Baca berita tanpa iklan. Gabung Kompas.com+

Ketika Eceng Gondok Penuhi Citarum

Kompas.com - 27/04/2011, 11:59 WIB

 

BANDUNG, KOMPAS.com — Anda butuh eceng gondok? Datanglah ke Sungai Citarum, tepatnya hulu Waduk Cirata Desa Margaluyu Kecamatan Cipeundeuy Kabupaten Bandung Barat, Jawa Barat. Tanaman air itu memenuhi sekitar satu kilometer sungai yang di kawasan ini lebarnya sekitar 300 meteran.

Tanaman yang menjadi indikator tercemarnya air sungai itu benar-benar merepotkan Ma’mun (50), tukang perahu yang sehari-hari bertugas menyeberangkan penduduk. Sebab sungai purba Citarum di titik ini merupakan jalur lalu lintas warga Margaluyu, Bandung Barat bertahun-tahun menuju Desa Kertamukti Kecamatan Ciranjang, Kabupaten Cianjur.

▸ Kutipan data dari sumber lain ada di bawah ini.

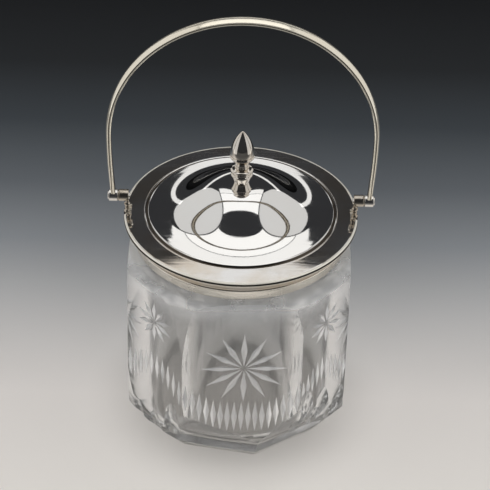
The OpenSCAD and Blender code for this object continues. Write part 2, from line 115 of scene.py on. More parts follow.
def cut_with(piece, cutter, sharp):
    """Takes one piece's shape out of another; the cuts get the cutter's finish."""
    cut = piece.modifiers.new("cut", "BOOLEAN")
    cut.operation = "DIFFERENCE"
    cut.solver = "EXACT"
    cut.object = cutter
    bpy.context.view_layer.update()
    cut_piece = piece.evaluated_get(bpy.context.evaluated_depsgraph_get())
    result = bpy.data.meshes.new_from_object(cut_piece)
    piece.modifiers.clear()
    piece.data = result
    result.shade_smooth()
    result.set_sharp_from_angle(angle=math.radians(sharp))
    bpy.data.objects.remove(cutter)


def shave(mesh, distance, turn, lean):
    """Grinds a flat on the blank: a plane at a distance from the axis that leans out by lean."""
    out = outward(turn)
    everything = mesh.verts[:] + mesh.edges[:] + mesh.faces[:]
    ground = bmesh.ops.bisect_plane(mesh, geom=everything, dist=1e-8, plane_co=out * distance * MM,
                                    plane_no=out - Vector((0, 0, lean)), clear_outer=True)
    rim_edges = [e for e in ground["geom_cut"] if isinstance(e, bmesh.types.BMEdge)]
    bmesh.ops.edgeloop_fill(mesh, edges=rim_edges)


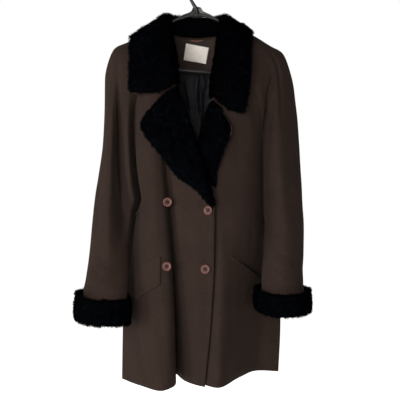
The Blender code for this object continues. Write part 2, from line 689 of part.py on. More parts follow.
def lay_on(tree, grid, clear):
    """Points of a sheet moved out until they clear the panel below."""
    out = grid.copy()
    for i in range(grid.shape[0]):
        for j in range(grid.shape[1]):
            x, y, z = grid[i, j]
            out[i, j, 1] = min(y, depth_on(tree, x, z) - clear)
    return out


def patch(tree, top, bottom, steps, rows, clear):
    """A small flat piece on a panel between two lines of (x, z)."""
    upper = through([np.array(p, float) for p in top], [steps] * (len(top) - 1))
    lower = through([np.array(p, float) for p in bottom], [steps] * (len(bottom) - 1))
    grid = []
    for r in range(rows + 1):
        f = r / rows
        line = []
        for a, b in zip(upper, lower):
            x, z = a + (b - a) * f
            line.append(stand_off(tree, x, z, clear))
        grid.append(line)
    return np.array(grid)


def build():
    per = ROWS_A_STATION
    ring = UNDERARM * per
    cuffs = {}
    for name, rings in (("right", CUFF_RIGHT), ("left", CUFF_LEFT)):
        grid = cuff_grid(rings, 24)
        norm = normals(grid, 0)
        if norm[2, 0] @ np.array((rings[0][0], 0, 0)) < 0:
            norm = -norm
        cuffs[name] = (grid, norm, np.array(CUFF_WALL)[:, None])
    sleeves = {}
    for name, rows in (("right", SLEEVE_RIGHT), ("left", SLEEVE_LEFT)):
        grid = sleeve_grid(rows, per, SLEEVE_STEPS)
        meet_cuff(grid, *cuffs[name])
        norm = normals(grid, ring)
        middle = grid.mean(axis=1, keepdims=True)
        if ((grid - middle) * norm).sum() < 0:
            norm = -norm
        sleeves[name] = [grid, norm]
    fr = front_right()
    fl = front_left()
    g_fr = fr.grid(per, FRONT_RIGHT_STEPS)
    g_fl = fl.grid(per, FRONT_LEFT_STEPS)
    g_back = back_grid(per, BACK_STEPS)
    on_right = outer_face(g_fr)
    on_left = outer_face(g_fl)
    n_fr = facing_to(normals(g_fr), -1)
    n_fl = facing_to(normals(g_fl), -1)
    n_back = facing_to(normals(g_back), 1)
    share_normals(sleeves["right"][1], 0, n_fr, 0, ring + 1)
    share_normals(sleeves["left"][1], 0, n_fl, 0, ring + 1)
    share_normals(sleeves["right"][1], -1, n_back, 0, ring)
    share_normals(sleeves["left"][1], -1, n_back, -1, ring)
    n_back[ring, 0] = n_fr[ring, 0]
    n_back[ring, -1] = n_fl[ring, 0]
    for i in range(ring + 1, g_back.shape[0]):
        for a, b in ((n_fr, 0), (n_fl, -1)):
            n = a[i, 0] + n_back[i, b]
            n /= np.linalg.norm(n)
            a[i, 0] = n
            n_back[i, b] = n

    for name in ("right", "left"):
        grid, norm = sleeves[name]
        norm[ring:, -1] = norm[ring:, 0]
        tidy = pull_in(grid, cols=(0, -1))
        near = pull_in(grid, cols=(0, -1), by=0.8)
        tidy[ring - 4:ring] = near[ring - 4:ring]
        tidy[ring] = grid[ring]
        tidy[ring, 0, 0] += math.copysign(1.2, grid[ring, 0, 0])
        tidy[ring, -1] = tidy[ring, 0]
        tidy[ring + 1:] = grid[ring + 1:]
        wall("sleeve_" + name, tidy, norm, CLOTH, "wool", WOOL, ring)
    wall("front_right", pull_in(g_fr, cols=(0,)), n_fr, CLOTH, "wool", WOOL)
    wall("front_left", pull_in(g_fl, cols=(0,)), n_fl, CLOTH, "wool", WOOL)
    wall("back", pull_in(g_back, cols=(0, -1), rows=(0,)), n_back, CLOTH, "wool", WOOL)

    collar = collar_grid((2, 1, 1, 2, 2, 2), 2)
    n_col = smoothed(smoothed(normals(collar)))
    if n_col[collar.shape[0] // 2, -3][1] < 0:
        n_col = -n_col
    thick = np.interp(np.arange(collar.shape[1]), (0, 2, 4, 8, 9, 10), (3, 4, 6.5, FUR, 6, 3))
    wall("collar", collar + n_col * thick[None, :, None], n_col, thick[None, :], "fur", PILE)
    wall("under_collar", collar - n_col * 0.5, n_col, 1.6, "wool", WOOL)

    for name, tree, rows in (("right", on_right, LAPEL_RIGHT), ("left", on_left, LAPEL_LEFT)):
        base = lay_on(tree, strip_grid(rows, 5, 4), 2.5)
        n = normals(base)
        if n[2, 2][1] > 0:
            n = -n
        pile = np.interp(np.arange(6), (0, 1, 4, 5), (4, 6, 6, 3))
        wall("lapel_" + name, base + n * pile[None, :, None], n, pile[None, :], "fur", PILE)
        wall("lapel_under_" + name, base - n * SEAM, n, 1.6, "wool", WOOL)

    for name in ("right", "left"):
        grid, norm, pile = cuffs[name]
        wall("cuff_" + name, grid, norm, pile, "fur", PILE, 0)

    flap = patch(on_right, FLAP_TOP, FLAP_BOTTOM, 3, 4, CLOTH + 1.1)
    n = normals(flap)
    n = n if n[1, 1][1] < 0 else -n
    wall("flap_right", flap, n, CLOTH, "wool", WOOL)
    welt = patch(on_left, WELT_TOP, WELT_BOTTOM, 3, 2, CLOTH + 0.8)
    n = normals(welt)
    n = n if n[1, 1][1] < 0 else -n
    wall("welt_left", welt, n, CLOTH, "wool", WOOL)

    n_in = n_back
    facing = g_back - n_in * (CLOTH + 0.6)
    fac = facing[0:4, 2:-2]
    fac = pull_in(fac, rows=(0,), by=4)
    wall("back_facing", fac, n_in[0:4, 2:-2], 1.4, "facing", FACING)
    last = g_back.shape[0] - 1
    keep = [3, 5, 6, 8, 10, 12, 14, 16, 18, 19, 20, last - 1]
    keep = sorted(set(k for k in keep if k < last))
    low = pull_in(g_back[keep][:, 1:-1], rows=(0,), by=0.5)
    n_low = n_in[keep][:, 1:-1]
    wall("lining_back", low - n_low * (CLOTH + 1.4), n_low, LINING, "lining", SATIN)

    # The label lies on the facing, and the loop hangs at the neck seam above it.
    on_facing = outer_face(fac - n_in[0:4, 2:-2] * 1.4)
    a = math.radians(LABEL_TURN)
    w, h = LABEL_SIZE
    label = []
    for u in (-0.5, -0.17, 0.17, 0.5):
        line = []
        for v in (-0.5, 0.0, 0.5):
            x = LABEL_AT[0] + w * u * math.cos(a) + h * v * math.sin(a)
            z = LABEL_AT[1] - w * u * math.sin(a) + h * v * math.cos(a)
            line.append(stand_off(on_facing, x, z, 1.65))
        label.append(line)
    label = np.array(label, float)
    wall("label", label, facing_to(normals(label), -1), 0.9, "label", (0.6, 0.58, 0.55))
    line = through([np.array(q, float) for q in LOOP], [2] * (len(LOOP) - 1))
    ends = [stand_off(on_facing, q[0], q[2], 1.6)[1] for q in (line[0], line[-1])]
    line[0][1], line[-1][1] = ends
    band = np.array([[q + (0, 0, 1.6), q - (0, 0, 1.6)] for q in line])
    wall("hanger_loop", band, facing_to(normals(band), -1), 1.2, "loop", (0.12, 0.04, 0.03))

    for name, side, x, z in BUTTONS:
        tree = on_right if side == "right" else on_left
        spots = [(x, z, 0.0)]
        for radius, rise in ((6.5, 0.0), (BUTTON_RADIUS - 1, 0.9), (BUTTON_RADIUS, 2.4)):
            for k in range(16):
                a = math.pi * k / 8
                spots.append((x + radius * math.cos(a), z + radius * math.sin(a), rise))
        y = min(depth_on(tree, a, b) + rise for a, b, rise in spots) - 0.32
        verts = []
        faces = []
        profile = ((6.5, 0.0), (BUTTON_RADIUS - 1, 0.9), (BUTTON_RADIUS, 2.4),
                   (BUTTON_RADIUS - 1.2, BUTTON_HEIGHT), (6.5, BUTTON_HEIGHT - 1.2))
        sides = 14
        for r, h in profile:
            for s in range(sides):
                t = 2 * math.pi * s / sides
                verts.append((x + r * math.cos(t), y - h, z + r * math.sin(t)))
        for i in range(len(profile) - 1):
            for s in range(sides):
                k = (s + 1) % sides
                faces.append([i * sides + s, i * sides + k, (i + 1) * sides + k, (i + 1) * sides + s])
        faces.append(list(range(sides))[::-1])
        faces.append([(len(profile) - 1) * sides + s for s in range(sides)])
        obj = make(name, verts, faces, "button", (0.25, 0.1, 0.08))
        outward(obj)

    verts = [(x, y, z) for y in (-3.3, 3.3) for x, z in GUSSET]
    count = len(GUSSET)
    faces = [list(range(count)), [count + k for k in range(count)][::-1]]
    faces += [[(k + 1) % count, k, count + k, count + (k + 1) % count] for k in range(count)]
    web = make("hanger_web", verts, faces, "plastic", (0.01, 0.01, 0.01))
    outward(web)
    parts = tube("hanger", [
        (ARM_RIGHT_LINE, ARM_RADIUS, 1), (ARM_LEFT_LINE, ARM_RADIUS, 1),
        (HOOK_LINE, lambda f: WIRE_RADIUS if f > 0.3 else WIRE_RADIUS + (0.3 - f) * 9, 3),
        (BAR_LINE, ARM_RADIUS - 0.2, 1)], "plastic", (0.01, 0.01, 0.01))
    join("hanger", parts + [web])


for old in list(bpy.data.objects):
    bpy.data.objects.remove(old, do_unlink=True)
build()
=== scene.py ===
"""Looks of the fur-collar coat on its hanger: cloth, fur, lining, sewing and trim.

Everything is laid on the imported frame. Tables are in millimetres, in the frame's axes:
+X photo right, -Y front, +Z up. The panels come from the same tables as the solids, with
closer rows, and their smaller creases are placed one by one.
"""
import math

import bpy
import numpy as np
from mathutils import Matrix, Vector
from mathutils.bvhtree import BVHTree


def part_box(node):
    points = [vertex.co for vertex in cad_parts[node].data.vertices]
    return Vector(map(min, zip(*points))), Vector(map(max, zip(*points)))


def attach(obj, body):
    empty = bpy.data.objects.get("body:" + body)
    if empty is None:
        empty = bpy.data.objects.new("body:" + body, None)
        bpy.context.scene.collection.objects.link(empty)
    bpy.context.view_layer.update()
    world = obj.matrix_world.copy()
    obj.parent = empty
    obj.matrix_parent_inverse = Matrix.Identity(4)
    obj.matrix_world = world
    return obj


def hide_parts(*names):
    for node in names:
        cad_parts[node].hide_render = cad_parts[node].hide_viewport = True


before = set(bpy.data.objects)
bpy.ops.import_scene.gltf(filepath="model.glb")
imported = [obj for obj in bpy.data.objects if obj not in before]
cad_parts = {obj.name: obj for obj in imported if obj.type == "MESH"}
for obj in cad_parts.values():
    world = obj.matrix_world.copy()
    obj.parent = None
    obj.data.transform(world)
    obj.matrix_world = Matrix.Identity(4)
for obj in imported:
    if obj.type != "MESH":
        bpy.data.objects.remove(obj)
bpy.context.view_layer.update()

MM = 0.001
CLOTH = 2.4          # wall of the wool cloth
SEAM = 0.3           # clear space between pieces at a seam
FUR = 7.0            # pile and backing of the fur pieces
ARM_RADIUS = 3.7     # hanger tube
WIRE_RADIUS = 3.4    # hook
BUTTON_RADIUS = 10.8
BUTTON_HEIGHT = 4.0
CUFF_CLEAR = 0.4
FINE = 8             # rows made between two sections of a table
PIXEL = 2.5          # one photo pixel at the hanger's depth
MIDDLE = 200         # the photo's middle pixel, across and down
EYE = (7.5, -2000.0, -565.0)     # the camera's place
FAR = 400.0          # rays start this far in front of the coat, or behind it

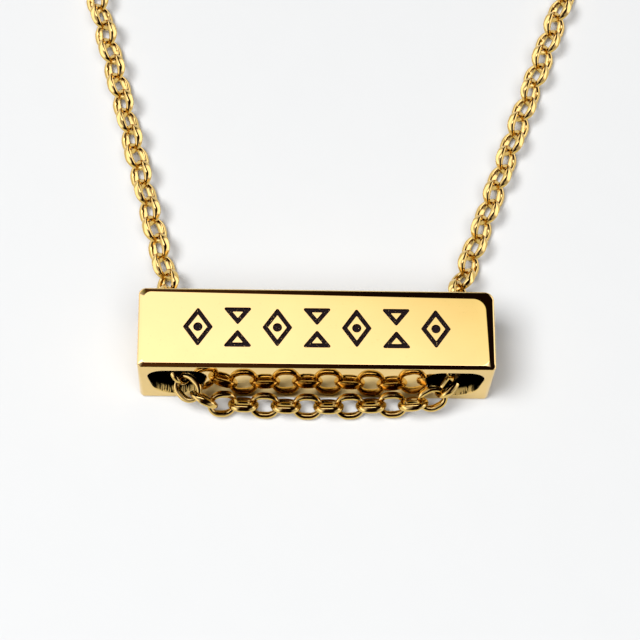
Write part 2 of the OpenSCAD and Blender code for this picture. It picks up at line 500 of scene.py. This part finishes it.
def even_normals(mesh, name):
    """The mesh with its flat faces shaded flat and its narrow roundings shaded round"""
    smooth(mesh)
    mesh.set_sharp_from_angle(angle=CREASE)
    holder = placed(name + "_normals", mesh)
    weighted = holder.modifiers.new("Normals", "WEIGHTED_NORMAL")
    weighted.weight = 100
    weighted.keep_sharp = True
    return baked(holder)


# The bar

# Steps round a corner of the bar, across a polished edge, down its turn and round the back
CORNER_STEPS = 12
EDGE_STEPS = 8
TURN_STEPS = 6
BACK_STEPS = 8
# Steps round a bore, round each end of its slot, over a hole's rim, and in the marks
BORE_STEPS = 120
SLOT_STEPS = 96
RIM_STEPS = 6
STROKE_CORNER_STEPS = 4
DOT_STEPS = 24


def bar_outline(low, high, insets, radii):
    """A rounded outline of the bar, seen from above, each corner moved in along x and y"""
    ends = ((low.x, low.y, 1, 1), (high.x, low.y, -1, 1), (high.x, high.y, -1, -1),
            (low.x, high.y, 1, -1))
    corners = [(x + to_x * inset_x, y + to_y * inset_y)
               for (x, y, to_x, to_y), (inset_x, inset_y) in zip(ends, insets)]
    return rounded_loop(corners, radii, CORNER_STEPS)


def around_outline(near, right, far, left):
    """A value for each point of a bar_outline, from pairs of values at the sides' two ends.

    Near and far go from left to right, left and right from near to far."""
    values = []
    for start, end in ((left[0], near[0]), (near[1], right[0]), (right[1], far[1]),
                       (far[0], left[1])):
        values += [start + (end - start) * step / CORNER_STEPS
                   for step in range(CORNER_STEPS + 1)]
    return values


def edge_profile(width, radius, first, last):
    """Points of a polished edge: how far across, as a part of its width, and how far fallen.

    A shallow arc from the first slope to the last, then a tight one down to the side."""
    points = []
    shallow_width = width - radius * (1 - math.sin(last))
    shallow_radius = shallow_width / (math.sin(last) - math.sin(first))
    depth = shallow_radius * (math.cos(first) - math.cos(last))
    for step in range(EDGE_STEPS + 1):
        angle = first + (last - first) * step / EDGE_STEPS
        points.append((shallow_radius * (math.sin(angle) - math.sin(first)) / width,
                       shallow_radius * (math.cos(first) - math.cos(angle))))
    for step in range(1, TURN_STEPS + 1):
        angle = last + (math.pi / 2 - last) * step / TURN_STEPS
        points.append(((shallow_width + radius * (math.sin(angle) - math.sin(last))) / width,
                       depth + radius * (math.cos(last) - math.cos(angle))))
    return points


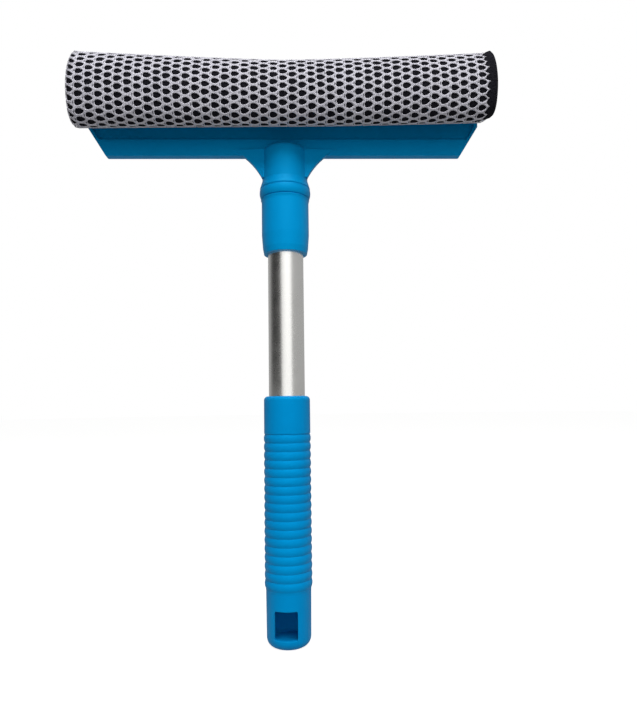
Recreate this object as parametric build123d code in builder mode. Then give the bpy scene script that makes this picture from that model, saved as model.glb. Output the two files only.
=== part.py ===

“Kalau pagi, kami harus menyingkirkan eceng gondok agar perahu bisa melaju. Tidak jarang, anak sekolah kesiangan karena perahu lambat tiba di seberang sungai,” ujar bapak beranak tiga yang secara turun temurun menjadi pabelah (tukang menyeberangkan perahu).

Dari pada malu kesiangan, biasanya anak-anak pelajar itu tidak sampai ke sekolah. Mereka hanya berkumpul sambil menunggu jam pulang sekolah. Tukang perahu dan tukang ojek di sana maklum adanya, karena untuk menyingkirkan eceng gondok yang padat bisa sampai setengah meter itu bukan perkara gampang. Padahal pihak sekolah sudah memberi subsidi transportasi ke pabelah Rp 3 juta per tahun.

Setiap hari Ma’mun menyeberangkan 100-150 orang warga dari desa di dua kabupaten yang terpisah oleh sungai terpanjang dan terbesar di Jabar itu. Sebanyak 40 orang di antaranya anak sekolah SMP dan SMA. Jalur itu merupakan jalan pintas anak sekolah, dari Bandung ke Cianjur. Jika lewat jalan darat harus melingkar sejah 20 kilometer karena harus melewati jembatan tol Citarum di jalan negara Jakarta-Bandung.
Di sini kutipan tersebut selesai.